Joel you don’t pay attention to the things I have told you in the past. I have my old college heat transfer book and use it for light reading sometimes. I told you that I used it to get my estimate of CO2 emissivity at 1 atm and 288K. (Hottel charts) I asked you what you would use for emissivity of CO2 under the same conditions. You and others fail to answer but still accept that CO2 will transfer heat back to the surface. The emissivity of CO2 at these conditions is a critical component of the transfer equations.
No matter what the complexity of the issue it still comes down to two requirements for heat transfer 1. a path 2. a TEMPERATURE gradient. You seem to miss that point always. If T1 = T2 then Q is zero.
If you admit your expertise is short on this then say so and stop telling others they are wrong or don’t understand.

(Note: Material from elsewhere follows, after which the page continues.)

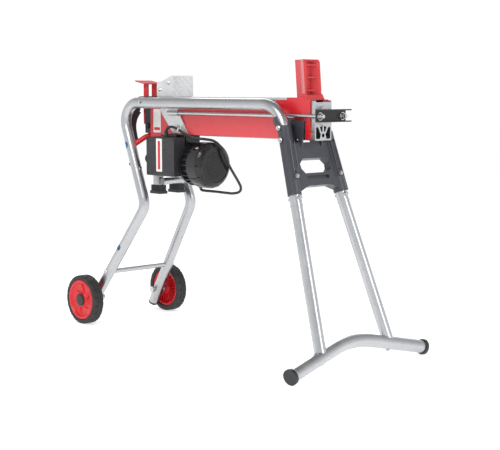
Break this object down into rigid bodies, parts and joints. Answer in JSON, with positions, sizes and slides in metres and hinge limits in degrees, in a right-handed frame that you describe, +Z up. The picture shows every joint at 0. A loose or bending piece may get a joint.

As far as I know I have never stated anything not inline with the text book I learned from.
mkelly says:
As we have told you at least 50 times before, there is no such thing as an emissivity for a gas. You have to specify the amount of gas and you have to specify the EXACT wavelength to many significant figures to talk about such a thing…because the amount of absorption or emission you get from a gas depends on the optical thickness of the gas and the optical thickness depends on both the amount of gas and very sensitively on the wavelength since absorption / emission lines are typically very narrow.
Everybody understands it…but you seem to use that fact incorrectly to draw wrong conclusions.
mkelly says:
The difference between us is explained by the Dunning-Kruger Effect ( http://en.wikipedia.org/wiki/Dunning_kruger_effect ). I understand enough to know what I don’t know; you apparently do not.
Your 20km high carbon eggshell is not a good model for where soot is really found in the atmosphere, and as such the conclusions you draw are misguided at best. As Zeke has mentioned, soot is unlikely to enter the stratosphere (where your hypothetical eggshell resides). More than 50% of re-radiated energy from low soot will be trapped because there is something above it to absorb that energy.